Soon after arriving in, Kate meets Torquil, the beautiful but tempermantal Broome heir. Kate soon discovers Aunt Minerva to be controlling even to the point of always having Torquil watched. Everything in Staplewood is very formal, with Sir Timothy in one part of the house and Torquil in another.

Soon she begins to notice strange things however. Torquil seems to be afraid of his mother and always does what she tells him. In the middle of a storm one night, Kate awakes and finds her door locked. Then she hears a man scream. When she asks her aunt the next morning Lady Broome is not able to give a satisfactory answer but merely replies she must have heard Torquil who is afraid of storms. Yet, the scream did not sound like Torquil, but rather more like a full grown man.

Then Mr Phillip Broome arrives, Sir Timothy's beloved nephew. Yet Aunt Minerva seems to hate him and Torquil, before he comes hates and fears him, but when he sees Phillip is delighted to see him. Phillip immediately seems to take a dislike to Kate, though she does not know why, but after getting to know each other, Kate learns that his only reason for disliking her at first had to do with her Aunt.

When Kate does not receive any letters from Mrs Nidd, she becomes worried. She begins to think that her aunt may have something to do with this, but refuses to think of that for more than a second. Her gratitude make such thoughts terrible. Yet when Mr Nidd, Mrs Nidd's father-in-law, arrives, she finds out that none of her letters have made it and the suspicion once more comes to her mind. She quickly writes a note to Sarah via Mr Nidd, knowing that this time it will arrive.

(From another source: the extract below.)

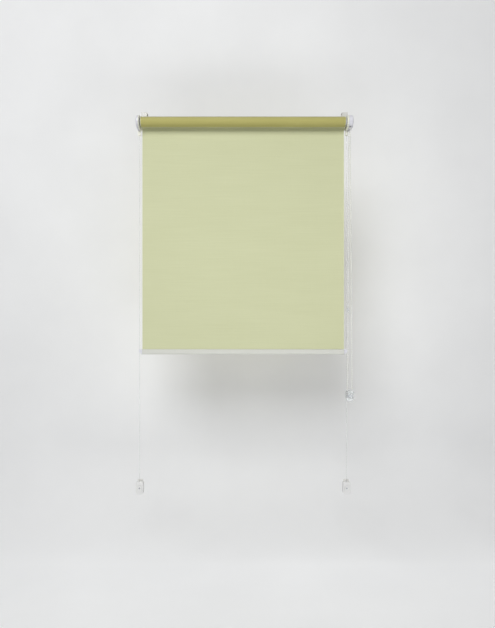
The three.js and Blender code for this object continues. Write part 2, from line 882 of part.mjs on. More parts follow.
const wheelDrop = tautDrop();
const wheelCentre = wheelCentreAt(wheelDrop);
const wheelRight = wheelCentre.clone().addScaledVector(axes.x, wheelRadius);
const wheelLeft = wheelCentre.clone().addScaledVector(axes.x, -wheelRadius);
const sprocketQuarter = (Math.PI / 2) * sprocketRadius;
const wheelHalf = Math.PI * wheelRadius;
const frontStrand = frontOff.distanceTo(wheelRight);
const rearStrand = rearOff.distanceTo(wheelLeft);

// Point of the loop at a distance from the sprocket's top, running down the front strand first
function chainPoint(distance) {
  let s = distance;
  if (s < sprocketQuarter) return onSprocket(Math.PI / 2 + s / sprocketRadius);
  s -= sprocketQuarter;
  if (s < frontStrand) return frontOff.clone().lerp(wheelRight, s / frontStrand);
  s -= frontStrand;
  if (s < wheelHalf) return onWheel(-s / wheelRadius);
  s -= wheelHalf;
  if (s < rearStrand) return wheelLeft.clone().lerp(rearOff, s / rearStrand);
  return onSprocket((s - rearStrand) / sprocketRadius);
}

function onSprocket(angle) {
  const arm = axes.y.clone().multiplyScalar(Math.cos(angle)).addScaledVector(axes.z, Math.sin(angle));
  return sprocketCentre.clone().addScaledVector(arm, sprocketRadius);
}

function onWheel(angle) {
  const arm = axes.x.clone().multiplyScalar(Math.cos(angle)).addScaledVector(axes.z, Math.sin(angle));
  return wheelCentre.clone().addScaledVector(arm, wheelRadius);
}

const loop = chainBeadCount * beadPitch;
const aroundLoop = (distance) => chainPoint(((distance % loop) + loop) % loop);
const rearStart = sprocketQuarter + frontStrand + wheelHalf;
const connectorBead = Math.round((rearStart + connectorPlaceShare * rearStrand) / beadPitch);
const connectorAt = connectorBead * beadPitch;

// Beads and cord as one skin: a ring at each bead's middle and one at each neck between beads
function beadChain() {
  const halfPitch = beadPitch / 2;
  const start = connectorAt + (connectorPitches * beadPitch) / 2;
  const steps = 2 * (chainBeadCount - connectorPitches);
  const side = new THREE.Vector3().copy(axes.x);
  const rings = Array.from({ length: steps + 1 }, (_, i) => {
    const s = start + i * halfPitch;
    const centre = aroundLoop(s);
    const ahead = aroundLoop(s + halfPitch).sub(aroundLoop(s - halfPitch)).normalize();
    side.addScaledVector(ahead, -side.dot(ahead)).normalize();
    const other = ahead.clone().cross(side);
    const radius = i % 2 ? beadRadius : cordRadius;
    return Array.from({ length: beadSides }, (_, k) => {
      const angle = (2 * Math.PI * k) / beadSides;
      return centre
        .clone()
        .addScaledVector(side, radius * Math.cos(angle))
        .addScaledVector(other, radius * Math.sin(angle));
    });
  });
  return skin(rings, fan(beadSides));
}

// Clip that closes the chain: a slim barrel over two beads, laid along the rear strand
function chainConnector() {
  const half = (connectorPitches * beadPitch) / 2 - seat;
  const profile = [
    [-half, 0],
    [-half, connectorRadius / 2],
    [-half + connectorRadius / 2, connectorRadius],
    [-connectorRadius / 2, connectorRadius],
    [0, connectorRadius - cordRadius],
    [connectorRadius / 2, connectorRadius],
    [half - connectorRadius / 2, connectorRadius],
    [half, connectorRadius / 2],
    [half, 0],
  ];
  return turned(profile, "up", [0, 0, 0], smallSides);
}

function holderOutline(inset) {
  const low = Math.min(holderWidth / 2, holderHeight / 2) - inset;
  const top = holderTopCorner - inset;
  const [w, h] = [holderWidth / 2 - inset, holderHeight / 2 - inset];
  const x = holderX;
  const z = -wheelDrop;
  const corners = [
    [x + w, z + h, top],
    [x - w, z + h, top],
    [x - w, z - h, low],
    [x + w, z - h, low],
  ];
  return roundedOutline(corners, 2 * cornerSteps);
}

const holderAxis = [holderX, 0, -wheelDrop];

// Back half of the chain tensioner: plate, rim and the post that the wheel turns on
function holderBase() {
  const block = prism(holderOutline(0), "room", 0, holderRim);
  const hollow = prism(holderOutline(shellWall), "room", holderPlate, holderRim + overrun);
  const post = bar(holderPlate / 2, holderRim, wheelPost, "room", holderAxis);
  const hole = bar(holderPlate, holderRim + overrun, screwHole - seat / 2, "room", holderAxis);
  const mouths = [1, -1].map((side) => {
    const x = holderX + side * wheelRadius;
    const slot = roundedRect(x, holderHeight / 2 - wheelDrop, exitWidth, holderHeight / 2, 0);
    return prism(slot, "room", holderPlate, holderRim + overrun);
  });
  return cut(joined(cut(block, hollow, ...mouths), post), hole);
}

// Front half with a tall window over each strand of the chain
function holderCoverPlate() {
  const from = holderRim + seat;
  const to = from + holderCover;
  const plate = domed(holderOutline, "room", from, to, holderRound);
  const windows = [1, -1].map((side) => {
    const x = holderX + side * windowOffset;
    const outline = roundedRect(x, -wheelDrop, windowWidth, windowHeight, windowWidth / 2 - seat);
    return prism(outline, "room", from - overrun, to + overrun);
  });
  const hole = bar(from - overrun, to + overrun, screwHole - seat / 2, "room", holderAxis);
  return cut(plate, ...windows, hole);
}

function holderScrew() {
  const headFrom = holderRim + seat + holderCover + seat;
  const radius = screwRadius - seat / 2;
  const profile = [
    [holderPlate + seat, 0],
    [holderPlate + seat, radius],
    [headFrom, radius],
    [headFrom, screwHeadRadius],
    [headFrom + screwHeadHeight, screwHeadRadius / 2],
    [headFrom + screwHeadHeight, 0],
  ];
  return turned(profile, "room", holderAxis, smallSides);
}

// Wheel at the bottom of the loop, turned so that its pockets meet the beads
function holderWheel() {
  const bottom = sprocketQuarter + frontStrand + wheelHalf / 2;
  const offset = Math.ceil(bottom / beadPitch) * beadPitch - bottom;
  const phase = -Math.PI / 2 - offset / wheelRadius;
  const place = [holderX, -chainReach, -wheelDrop];
  const bore = wheelPost + seat;
  return beadWheel(
    wheelRadius, wheelWidth - seat, wheelRimRise, bore, wheelPockets, phase, "room", place,
  );
}

// Finishes
function finish(colour, roughness, metalness = 0) {
  return new THREE.MeshStandardMaterial({ color: colour, roughness, metalness });
}
const finishes = {
  cream: finish("#e8e8dc", 0.45),
  white: finish("#dedee2", 0.4),
  clear: finish("#d9dcdc", 0.25),
  fabric: finish("#cfd3b0", 0.85),
  coreFabric: finish("#b7b290", 0.9),
  railPaint: finish("#cdcec6", 0.35, 0.2),
  tube: finish("#b4b6b8", 0.4, 0.9),
  steel: finish("#a9acb0", 0.35, 1),
  foam: finish("#c8c8c4", 0.95),
  drive: finish("#c9ccd0", 0.5),
  beads: finish("#ecece8", 0.35),
};

function piece(name, solid, material) {
  const mesh = new THREE.Mesh(geometryOf(solid), finishes[material]);
  mesh.name = name;
  return mesh;
}

const group = (...members) => new THREE.Group().add(...members);

// Pieces drawn at the right-hand end, mirrored for the left-hand end
function atEnd(side, ...members) {
  const end = group(...members);
  end.scale.x = side === "left" ? -1 : 1;
  return end;
}

// Fixings and line hardware that both ends share
function endFixings(side) {
  const lower = group(piece(`tensioner_hook_${side}`, lowerHook(), "white"));
  lower.scale.z = -1;
  lower.position.z = -sashHeight;
  return atEnd(
    side,
    piece(`sash_hook_${side}`, topHook(side), "white"),
    piece(`hook_pad_${side}`, hookPad(), "foam"),
    piece(`hook_screw_${side}`, hookScrew(), "steel"),
    piece(`guide_line_${side}`, guideLine(), "clear"),
    piece(`line_stop_${side}`, lineStop(), "steel"),
    piece(`rail_cap_${side}`, railCap(), "white"),
    piece(`tensioner_body_${side}`, lineClip(), "white"),
    piece(`tensioner_knob_${side}`, lineKnob(), "white"),
    piece(`tensioner_screw_${side}`, knobScrew(), "steel"),
    lower,
  );
}

function idleEnd() {
  return atEnd(
    "left",
    piece("idle_bracket", idleBracket(), "cream"),
    piece("idle_cover", idleCover(), "white"),
    piece("idle_plug", tubePlug(pinBore, journalRadius + seat), "drive"),
    piece("idle_pin", idlePin(), "steel"),
    piece("idle_spring", idleSpring(), "steel"),
    piece("idle_spring_cap", springCapDisc(), "drive"),
  );
}

function driveEnd() {
  return atEnd(
    "right",
    piece("drive_bracket", driveBracket(), "cream"),
    piece("drive_cover", driveCover(), "white"),
    piece("drive_spindle", driveSpindle(), "drive"),
    piece("drive_sprocket", driveSprocket(), "drive"),
    piece("drive_plug", tubePlug(clutchBore, clutchBore), "drive"),
    piece("clutch_spring", clutchSpring(), "steel"),
  );
}

function connector() {
  const holder = group(piece("chain_connector", chainConnector(), "clear"));
  const along = rearOff.clone().sub(wheelLeft).normalize();
  holder.quaternion.setFromUnitVectors(axes.z, along);
  holder.position.copy(aroundLoop(connectorAt));
  return holder;
}

const blind = group(
  endFixings("left"),
  endFixings("right"),
  idleEnd(),
  driveEnd(),
  piece("roller_tube", rollerTube(), "tube"),
  piece("fabric_roll", fabricRoll(), "coreFabric"),
  piece("fabric_panel", fabricPanel(), "fabric"),
  piece("hem_strip", hemStrip(), "clear"),
  piece("bottom_rail", bottomRail(), "railPaint"),
  piece("weight_rod", weightRod(), "steel"),
  piece("bead_chain", beadChain(), "beads"),
  connector(),
  piece("chain_tensioner_base", holderBase(), "clear"),
  piece("chain_tensioner_cover", holderCoverPlate(), "clear"),
  piece("chain_tensioner_wheel", holderWheel(), "drive"),
  piece("chain_tensioner_screw", holderScrew(), "steel"),
);

export default blind;
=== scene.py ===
import json
import math

import bmesh
import bpy
from mathutils import Matrix, Vector


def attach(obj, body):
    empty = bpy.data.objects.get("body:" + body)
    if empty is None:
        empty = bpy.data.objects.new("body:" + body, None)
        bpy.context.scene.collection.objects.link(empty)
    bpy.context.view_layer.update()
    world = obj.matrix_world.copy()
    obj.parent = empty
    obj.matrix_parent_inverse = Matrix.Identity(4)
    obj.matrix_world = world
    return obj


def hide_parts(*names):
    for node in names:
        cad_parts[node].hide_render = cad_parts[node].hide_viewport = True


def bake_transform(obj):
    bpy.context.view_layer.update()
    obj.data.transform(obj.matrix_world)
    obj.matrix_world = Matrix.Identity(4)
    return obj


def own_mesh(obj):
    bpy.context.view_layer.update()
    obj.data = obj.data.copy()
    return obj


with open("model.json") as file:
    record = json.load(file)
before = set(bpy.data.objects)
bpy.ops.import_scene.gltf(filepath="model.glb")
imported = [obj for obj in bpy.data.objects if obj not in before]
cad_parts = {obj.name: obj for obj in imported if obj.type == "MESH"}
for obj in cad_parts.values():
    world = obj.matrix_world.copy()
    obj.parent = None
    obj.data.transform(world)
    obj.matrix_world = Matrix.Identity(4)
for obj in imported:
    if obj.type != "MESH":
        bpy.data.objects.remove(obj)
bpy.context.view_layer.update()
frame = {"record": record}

MM = 0.001

# Places in millimetres, as the CAD has them. Reach is the distance in front of the sash face and
# drop the distance below its top edge. SEAT is the gap between two pieces that sit together.
SEAT = 0.3
HALF = 350.0
ROLL_REACH, ROLL_DROP, ROLL_RADIUS = 31.0, 45.5, 18.2
TUBE_RADIUS, TUBE_WALL = 14.0, 1
CLOTH = 0.5
PANEL_REACH = ROLL_REACH - ROLL_RADIUS + CLOTH / 2
RAIL_DROP, RAIL_HEIGHT, RAIL_DEPTH, RAIL_CORNER = 826.5, 18.0, 9.0, 3
LINE_X, LINE_RADIUS = 359.2, 0.5
LINE_TOP, LINE_BOTTOM = -81.0, -1303.7
BEADS, PITCH, BEAD_RADIUS, CORD_RADIUS = 324, 6.0, 2.25, 0.55
SPROCKET_POCKETS, WHEEL_POCKETS = 10, 8
SPROCKET = Vector((365.4, -ROLL_REACH, -ROLL_DROP))
SPROCKET_RADIUS = SPROCKET_POCKETS * PITCH / (2 * math.pi)
WHEEL = Vector((372.3, -5.0, -990.038))
WHEEL_RADIUS = WHEEL_POCKETS * PITCH / (2 * math.pi)

# Degrees from which an edge is drawn sharp: on sheets, on hardware and on thin round pieces
SHEET_SHARP, EDGE_SHARP, ROUND_SHARP = 35, 40, 60

# Camera, in metres: level, square to the sash, a little right of its middle
CAMERA_PLACE = (0.015, -1.709, -0.7046)
LENS, SENSOR_WIDTH, VIEW_DEPTH = 28, 36, 50

view = bpy.data.cameras.new("camera")
view.lens = LENS
view.sensor_width = SENSOR_WIDTH
view.clip_end = VIEW_DEPTH
camera = bpy.data.objects.new("camera", view)
bpy.context.collection.objects.link(camera)
camera.location = CAMERA_PLACE
camera.rotation_euler = (math.radians(90), 0, 0)
bpy.context.scene.camera = camera

# Mesh helpers. An outline in (u, v) is drawn out along w; right is away from the blind's middle and
# room is towards the viewer.
X_AXIS, Y_AXIS, Z_AXIS = Matrix.Identity(3)
BASES = {
    "right": (Y_AXIS, Z_AXIS, X_AXIS),
    "room": (X_AXIS, Z_AXIS, -Y_AXIS),
    "up": (X_AXIS, Y_AXIS, Z_AXIS),
}
SIDES = ((-1, "left"), (1, "right"))
ON_ROLL = ("right", (0, -ROLL_REACH, -ROLL_DROP))
ON_LINE = ("up", (LINE_X, -PANEL_REACH, 0))


def circle(count):
    return [2 * math.pi * i / count for i in range(count)]


def quarter(steps):
    return [math.pi / 2 * i / steps for i in range(steps + 1)]


# The point at an angle round an axis, as a function of (distance along it, radius, angle)
def round_axis(direction, place):
    u, v, w = BASES[direction]
    place = Vector(place)
    return lambda along, radius, a: (
        place + w * along + u * (radius * math.cos(a)) + v * (radius * math.sin(a))
    )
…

One night, Aunt Minerva asks Kate to marry Torquil. Kate is shocked and refuses, but Aunt Minerva tells her to think on it. Kate's suspicions are further stirred up.

On the journey home Phillip proposes to Kate, but she at first refuses, saying that it was not proper since she had no money, but at Phillip's persistence agrees happily. Yet when they arrive back at Staplewood they find the house in chaos because Aunt Minerva has taken ill. Despite this fact she spends a happier time in the house than with Lady Broome healthy. All too soon Aunt Minerva gets better and once again talks about marriage to Torquil. Kate refuses once more and Lady Broome tells her that it would be payment for all her kindness. Still Kate cannot agree to such a scheme. Therefore, Aunt Minerva tells Kate about why she wished her to marry Torquil. After having to give up a fashionable life Lady Broome had become obsessed with the Broomes and was determined that Torquil had an heir, but Torquil is insane. Therefore, she is determined Kate marry him and Minerva would shut him up. Kate is horrified and leaves the room. When she hears Mrs Nidd's voice she begs her to take her away. Mrs Nidd tells Kate to compose herself and makes herself familiar with the house. Soon Kate has to tell Lady Broome about her engagement with Phillip, but when she does Aunt Minerva has a terrible reaction. She calls Kate a slut and numerous other things that cause her to sleep terribly that night. The next morning she determines to leave as soon as possible, but before she is able to, she has to tell Torquil that she is leaving. He becomes angry, but does not harm her. Yet later on Lady Broome is found dead, having been strangled by Torquil. Torquil then drowns himself in the lake, like he described to Kate at the beginning. Phillip and Kate are left to deal with the tragedy and although Kate is upset about the death of Torquil, Phillip reasons that he would have had an awful life otherwise and that dying was better for him than living.

==Reception==
Florence Hascall of the Portland Press Herald called it a "comfortable cushion on which one may sink through time to a world that has problems but no nuclear weapons." However, in comparing the novel to The Lost Queen by Norah Lofts, Hascall opined that Lofts's novel was "more poignant" than Cousin Kate as, unlike Lofts, Heyer "does not lighten the facts of an historical situation in which all but three of the characters were actual beings." Barbara Hodge Hall of The Anniston Star wrote that while it is "much the same" as Heyer's other novels, it features her "successful technique of simple plot, bouncy characters and cleverly reproduced slang of the Regency period."

Mari Ness of Tor.com was much more critical of the novel, calling it "very dreary" and "depressing". She considered the characters of Minerva and Torquil to be "unconvincing caricatures of Gothic tropes" and the characters of Kate and Phillip "dull". Ness also criticised the existence of several "minor and major" plotholes, but noted that the depiction of governesses "does ring very true" and that the governesses in the novel were "treated quite well".